If you keep up with the field of web development, you may have heard of WebAssembly. A relatively new kid on the block, it was announced in 2015, and managed to garner standardised support from all major browsers by 2017 – an impressive feat. However, it’s only more recently that the developer community has started to catch up with adoption and support.
So, what is it? What use case is so compelling that causes such quick browser adoption? This post aims to explain the need for WebAssembly, a conceptual overview of the technical side, as well as a small hands-on example for context.
What is WebAssembly?
Javascript has been around since the 90s. To be honest, it’s done a pretty good job; whilst it certainly has its drawbacks, it’s succeeded at creating an interactive modern web, even escaping from the browser more recently.
But, inevitably, the type of applications being served up on the web today are far more demanding than could have been imagined when Javascript was first created. Computationally intensive applications and tasks like 3D graphics, video/music editing and VR/AR have traditionally only been able to run natively, because Javascript inherently doesn’t have the performance capabilities to support them.
But what if it were different? What if there was a way to run low-level, optimised code in the browser with near-native performance? That’s exactly the mission statement that WebAssembly aims to fulfill, and it’s a pretty compelling one.
All this talk can evoke grumblings from those who argue that intensive applications are still best off running natively. But ultimately, no-one can deny the convenience that web applications provide end users – no installation means no disk space eaten, no local security worries, and no installation process. It also provides a large amount of appeal to developers, who only need to deal with one platform. Code only needs to be written once, and is far easier to support and maintain.
WebAssembly was created with these high-level goals:
- Harness common hardware capabilities, be portable and efficient
- Produce modular binaries which use imports and exports in a similar way to Javascript objects
- Support non-browser embedding
- Integrate into the existing web platform (enforce the same security policies, access browser functionality through the same APIs available to Javascript etc)
Note: if you’re interested in reading more about the security of WebAssembly, the official docs provide a good overview, and [Lin Clark] has done a great deep dive on memory access.
How does it work?
Designed to operate at the lowest possible level without compilation for a specific platform, WebAssembly runs directly in the browser, and is the second ever language to be directly understood by browsers.
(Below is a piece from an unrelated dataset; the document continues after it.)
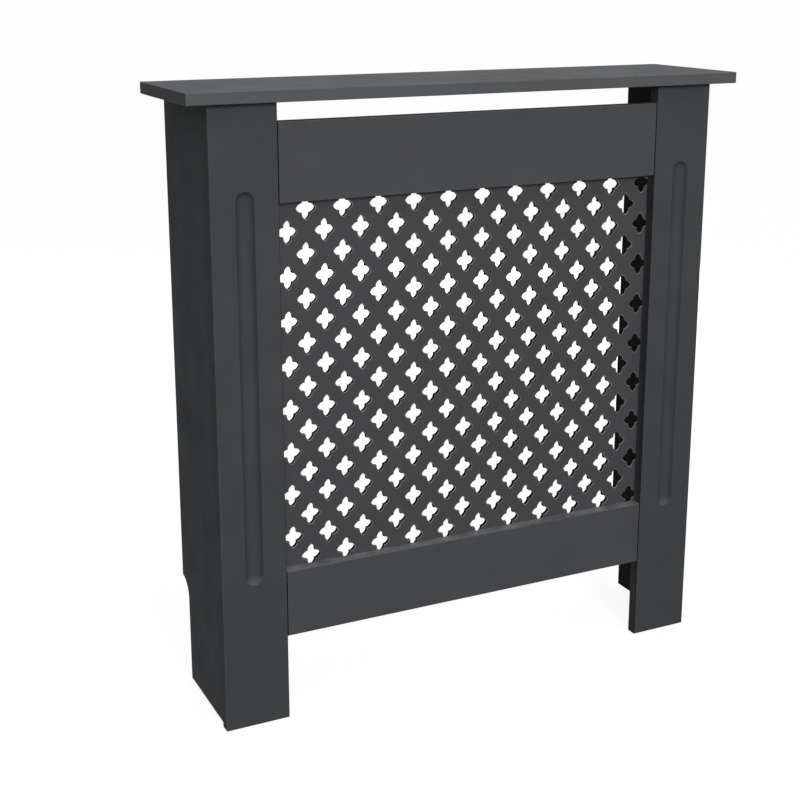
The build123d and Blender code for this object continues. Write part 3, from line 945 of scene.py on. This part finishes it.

This means that whilst it doesn’t produce machine code, it’s at a low enough level that the browser needs to do very little work to execute it.
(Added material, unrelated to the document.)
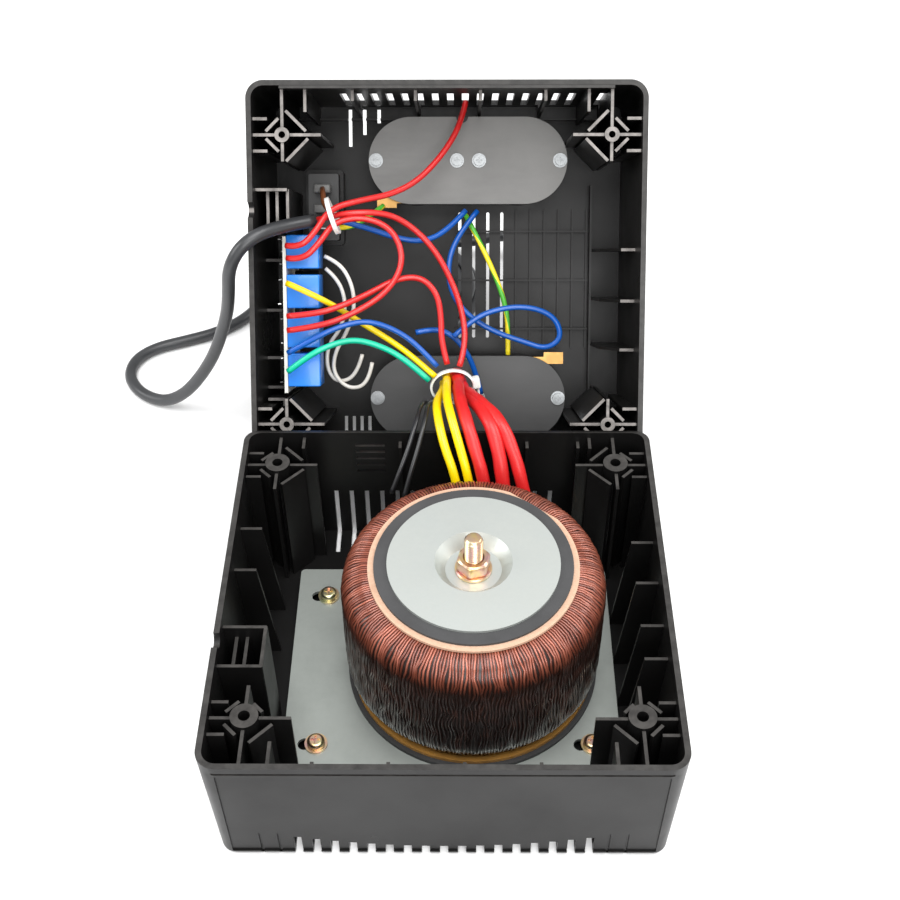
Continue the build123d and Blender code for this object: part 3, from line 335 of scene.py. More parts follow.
def brushedDish():
    # Fine rings round the toroid's axis
    material = newMaterial("dishSteel", (0.6, 0.63, 0.6), 0.36, 0.75)
    coords = addNode(material, "ShaderNodeTexCoord")
    centred = addNode(material, "ShaderNodeMapping")
    centred.inputs["Location"].default_value = [-value * mm for value in (*windingSizes["centre"], 0)]
    join(material, coords.outputs["Object"], centred.inputs["Vector"])
    parts = addNode(material, "ShaderNodeSeparateXYZ")
    join(material, centred.outputs["Vector"], parts.inputs["Vector"])
    across = mathOf(material, "MULTIPLY", parts.outputs["X"], parts.outputs["X"])
    along = mathOf(material, "MULTIPLY", parts.outputs["Y"], parts.outputs["Y"])
    radius = mathOf(material, "SQRT", mathOf(material, "ADD", across, along))
    packed = addNode(material, "ShaderNodeCombineXYZ")
    join(material, radius, packed.inputs["X"])
    rings = noiseAt(material, packed.outputs["Vector"], 1500, 3)
    haze = noiseAt(material, objectPlace(material), 45, 5, 0.6)
    tinted(material, rangeOf(material, haze, 0.35, 0.7), (0.6, 0.63, 0.6), (0.5, 0.53, 0.51))
    join(
        material, rangeOf(material, haze, 0.3, 0.7, 0.3, 0.48), shaderOf(material).inputs["Roughness"]
    )
    addBump(material, rings, 0.12, 0.00008)
    return material


def pressedFibre(name, colour):
    material = newMaterial(name, colour, 0.5)
    place = objectPlace(material, (0.25, 1, 1))
    streaks = noiseAt(material, place, 120, 6, 0.65)
    smears = noiseAt(material, objectPlace(material), 18, 5, 0.55)
    paler = tuple(channel * 1.28 for channel in colour)
    darker = tuple(channel * 0.8 for channel in colour)
    base = mixed(material, rangeOf(material, streaks, 0.3, 0.7), darker, colour)
    join(
        material,
        mixed(material, rangeOf(material, smears, 0.45, 0.75), base, paler),
        shaderOf(material).inputs["Base Color"],
    )
    join(
        material, rangeOf(material, smears, 0.3, 0.7, 0.38, 0.6), shaderOf(material).inputs["Roughness"]
    )
    addBump(material, streaks, 0.1, 0.0002)
    return material


def pressboard():
    material = newMaterial("pressboard", (0.82, 0.6, 0.42), 0.75)
    place = objectPlace(material)
    specks = noiseAt(material, place, 620, 5, 0.7)
    stains = noiseAt(material, place, 40, 4)
    base = mixed(
        material, rangeOf(material, specks, 0.3, 0.75), (0.56, 0.37, 0.26), (0.44, 0.27, 0.18)
    )
    join(
        material,
        mixed(material, rangeOf(material, stains, 0.55, 0.85), base, (0.38, 0.21, 0.13)),
        shaderOf(material).inputs["Base Color"],
    )
    addBump(material, specks, 0.25, 0.0002)
    return material


wireColours = {
    "red": (0.6, 0.014, 0.014),
    "yellow": (0.93, 0.66, 0.0),
    "blue": (0.003, 0.085, 0.4),
    "green": (0.004, 0.5, 0.3),
    "white": (0.74, 0.71, 0.65),
    "black": (0.012, 0.012, 0.013),
    "brown": (0.17, 0.055, 0.02),
}
windingSizes = {
    "centre": (12.2, 2.2),
    "top": 76.36,
    "bottom": 11.86,
    "outer": 57.0,
    "inner": 19.0,
    "round": 12.0,
    "wire": 1.1,
    "turns": 246,
    "wander": 1.0,
    "seed": 7,
}
makeStudio()
materials = {
    "baseCase": casePlastic(
        "baseCase", caseLook["baseColour"], caseLook["ribTopHighlight"], (0, 0, 1), (
            0.045, 0.06, 0.0695, 0.0698
        )
    ),
    "coverCase": casePlastic(
        "coverCase", caseLook["coverColour"], caseLook["coverRibTopHighlight"], tuple(coverZ),
        [coverZ.dot(coverPoint((0, 0, height))) for height in (33, 60, 72.9, 73.4)],
    ),
    "plateSteel": grained(
        "plateSteel", (0.42, 0.45, 0.42), 0.42, (700, 0.12, 0.0001), (60, 0.86, 0.08), metallic=0.55
    ),
    "dishSteel": brushedDish(),
    "yellowZinc": yellowZinc(),
    "brightZinc": grained(
        "brightZinc", (0.26, 0.27, 0.275), 0.34, (900, 0.1, 0.0001), (200, 0.8, 0.06), 1.0
    ),
    "rubber": grained("rubber", (0.033, 0.033, 0.034), 0.68, (1100, 0.3, 0.0002), (50, 1.5, 0.06)),
    "amberFilm": grained(
        "amberFilm", (0.6, 0.3, 0.07), 0.3, (350, 0.1, 0.0002), (70, 0.6, 0.08), Coat_Weight=0.4
    ),
    "pressboard": pressboard(),
    "winding": windingCopper(),
    # near-black varnish: the winding's varnish plus painted shade in the gaps between turns
    "varnishGapShade": grained("varnishGapShade", (0.016, 0.007, 0.005), 0.35, (200, 0.4, 0.0005), (60, 0.6, 0.08)),
    "greyFibre": pressedFibre("greyFibre", (0.15, 0.148, 0.142)),
    "darkFibre": pressedFibre("darkFibre", (0.05, 0.05, 0.05)),
    "blackMoulding": grained(
        "blackMoulding", (0.014, 0.014, 0.014), 0.35, (900, 0.12, 0.0001), (30, 1.5, 0.08)
    ),
    "greyMoulding": grained(
        "greyMoulding", (0.16, 0.16, 0.155), 0.42, (700, 0.2, 0.0002), (60, 0.7, 0.08)
    ),
    "brass": grained(
        "brass", (0.5, 0.29, 0.1), 0.42, (700, 0.1, 0.0001), (90, 0.8, 0.08), metallic=1.0
    ),
    "solder": grained(
        "solder", (0.5, 0.5, 0.49), 0.3, (800, 0.25, 0.0002), (120, 0.75, 0.08), metallic=1.0
    ),
    "boardLaminate": grained(
        "boardLaminate", (0.74, 0.74, 0.68), 0.55, (600, 0.2, 0.0002), (80, 0.85, 0.08)
    ),
    "relayBlue": grained(
        "relayBlue", (0.012, 0.2, 0.72), 0.3, (900, 0.08, 0.0001), (25, 0.86, 0.05), Coat_Weight=0.2
    ),
    "coreSteel": grained(
        "coreSteel", (0.2, 0.2, 0.21), 0.4, (300, 0.2, 0.0002), (60, 0.7, 0.08), metallic=0.8
    ),
    "nylon": grained(
        "nylon", (0.83, 0.8, 0.75), 0.38, (500, 0.1, 0.0001), (80, 0.93, 0.06),
        Subsurface_Weight=0.15
    ),
    "cordPvc": grained(
        "cordPvc", (0.025, 0.026, 0.028), 0.36, (900, 0.18, 0.00015), (40, 1.5, 0.07)
    ),
    "earthStripes": earthStripes(),
    "redSleeving": grained(
        "redSleeving", (0.62, 0.014, 0.014), 0.42, (260, 0.2, 0.0004), (55, 0.78, 0.08),
        Subsurface_Weight=0.06
    ),
    "enamel": grained(
        "enamel", (0.32, 0.1, 0.06), 0.3, (500, 0.1, 0.0001), (120, 0.6, 0.08), metallic=0.4
    ),
}
for colourName, colour in wireColours.items():
    materials[colourName + "Wire"] = grained(
        colourName + "Wire", colour, 0.34, (650, 0.12, 0.0001), (45, 0.84, 0.06), Coat_Weight=0.15
    )
print("materials made:", len(materials))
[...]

WebAssembly comes in two flavours, the .wat text file, and the .wasm raw binary. The two are exactly equivalent and exist purely for convenience; binary code is shipped to the browser but text files are human-readable. Note that sending binary code to the browser instead of Javascript source files also has benefits for the page download size.
Whilst it’s perfectly possible to write WebAssembly yourself, you probably don’t need to, just like you don’t always write in your favorite CPU’s assembly language. WebAssembly is designed to be a compile target for languages like C/C++ and Rust.
The end result is that you can expect WebAssembly to execute at pretty similar speeds to a native application – usually just 10-20% slower. Of course, it’s harder to put a figure on how much faster than Javascript it is, since it depends heavily on the use case and platform.
Because existing C/C++ codebases can be compiled to WebAssembly, it’s easy to re-use program logic when porting from native applications to the web. That’s what Autodesk did with web.autocad.com. They were able to use the same C++ core from their existing desktop apps, and slot the WebAssembled version into a Javascript UI, meaning the AutoCad editor is now available in the browser. The beauty of this is that the C++ core can continue to be improved and debugged by C++ developers who don’t need to know anything about Javascript or the web UI.
How does it compare to asm.js?
You might be reading this and thinking that some parts sound familiar. You’d be right: asm.js has been around for a while now, and also allows cross compiling C for the browser. Asm.js is just an optimised subset of Javascript which the browser has to do less work to interpret/execute. It’s an approach which certainly works, but is essentially a hack around the limitations of Javascript. It also suffered from the problem that it was never standardised, so performance improvements were inconsistent across different platforms.
WebAssembly automatically supersedes asm.js, simply by being a standard directly understood by browsers. It’s faster, more consistent, quicker to download and easier to cache that asm.js.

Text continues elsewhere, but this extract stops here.